2. Explain the transactions you made, including:
How did you decide the type and quantity of bonds that bought?
The type of the bond was already given. The quantity of bonds was determined based on the asking price of the bond and the amount of credit in the liability fund. For instance, in 2024 a credit amount of $40 million was given, therefore amount of bonds that could be purchased in 2024 had to be less than a total value of $40 million.
How did you decide or choose the quotation for your trading?
Choosing the quotations involved analysing the real time ask price of the bonds. This price was set by the seller and bought at the time of the trade.
What are the key learnings in executing your trading strategy?

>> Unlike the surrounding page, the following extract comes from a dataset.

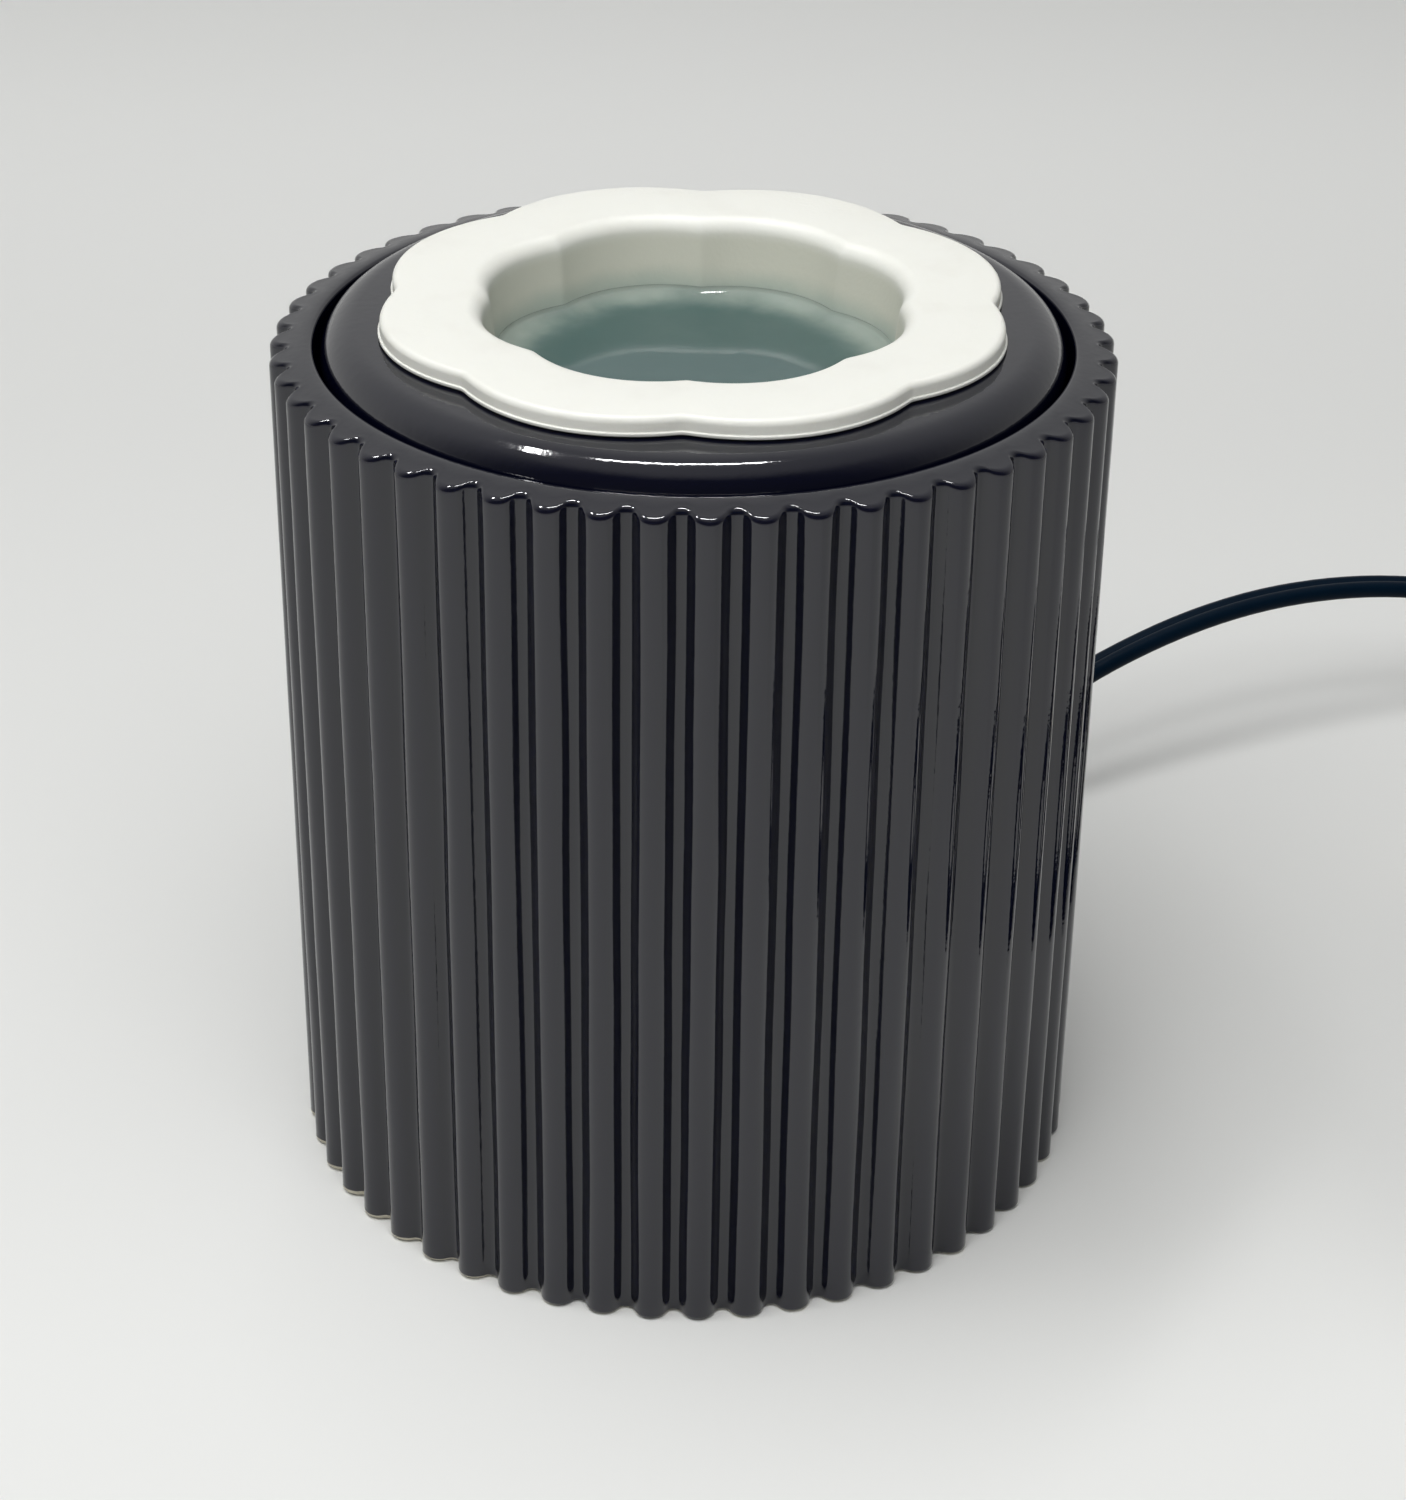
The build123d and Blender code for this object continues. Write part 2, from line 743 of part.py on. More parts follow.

The key learnings in executing the trading strategy were that every trade involves a potential risk, and it was an important factor in choosing the number of bonds to invest in.
3. Explain how you have met the requirement to build this portfolio at the lowest possible cost
Building the portfolio at the lowest cost possible involved bidding on the bonds at the asking price (lowest cost the buyer can sell at) and matching this with the number of bonds that were able to be purchased within the budget.
4. Analyse your portfolio outcome
Overall, the analysation of the investment for periods 2024-2035 demonstrate an attractive return on investment. The number of stocks that were able to be purchased ranged from 1,048 to 25,097 in any single bond investment. The price of the bonds ranged from $80.147 to $102.49. For the report, our team analysed the project based off the budgets for each year and concluded with an average return on investment of $5,508.08.